Sadly, the Guardian is far from alone in this. Of the four current reviews I’ve found for this show (that aren’t behind a paywall), all four included ableist language. The Guardian, Opera Today, The Arts Desk and Slipped Disk need to urgently reflect on how they use language relating to disability, and why none of their reviewers thought to question the use of a wheelchair as a metaphor for powerlessness.
It’s one thing for a director to take their own ignorant assumptions about disability and present them crudely on stage, but what stung me most was seeing this work receive glowing, uncritical, multi-star reviews across the arts press. Thankfully Morgan Skolnik offers a much more thoughtful and nuanced critique of disability in this production in The Theatre Times.
So, here’s our dilemma, do we support the ENO with their important work around making their productions more accessible to disabled people, or do we distance ourselves because we’re sickened by the ableism that still finds its way onto their stage?
For us, the answer is clear. We’re not in the business of cultural curation, of deciding what work is and isn’t made accessible to disabled people. If we choose to see The Magic Flute, that decision is ours to make, and we deserve the access documents to help us. It would be far worse to exclude disabled people from tasteless and outdated productions like this, than to let non-disabled people chuckle their way through the performance unchallenged.

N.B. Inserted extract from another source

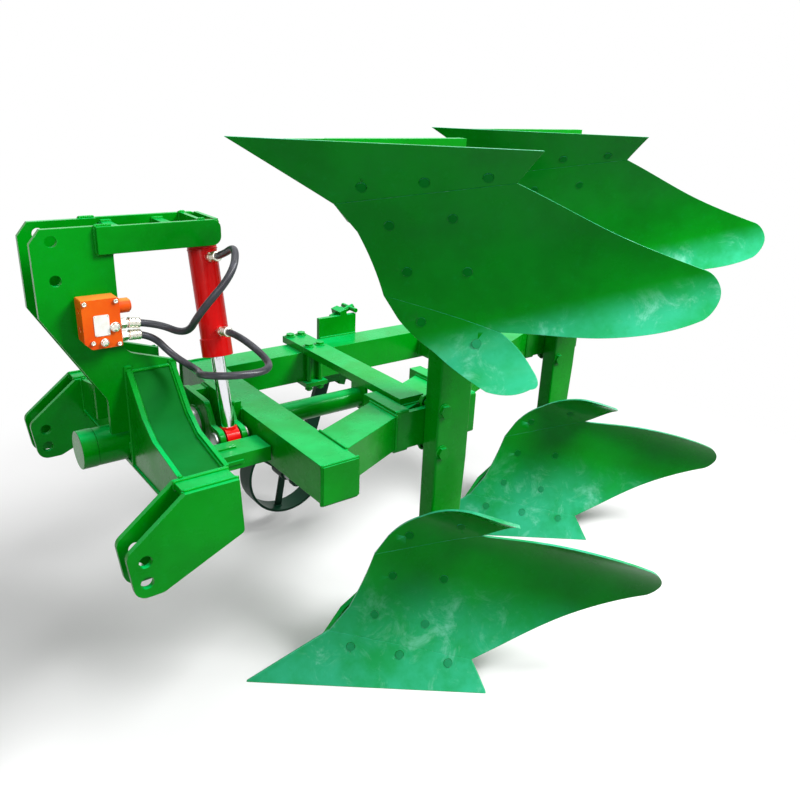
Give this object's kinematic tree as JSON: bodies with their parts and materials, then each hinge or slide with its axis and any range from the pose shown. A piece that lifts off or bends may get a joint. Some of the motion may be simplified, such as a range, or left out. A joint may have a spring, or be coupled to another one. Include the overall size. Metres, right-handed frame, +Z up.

As long as venues like the ENO are making their work more accessible, we are winning. It’s up to all of us to challenge dangerous and lazy representations of disability wherever the occur but we can only do that effectively when the barriers to access are removed. We’re going to keep making Sonic Stories and other access documents for the companies that want them, but what we’re not prepared to do is stay silent when we’re appalled by the work.
The relaxed performance of The Magic Flute is on Tuesday 12th March. But it’s already sold out apparently!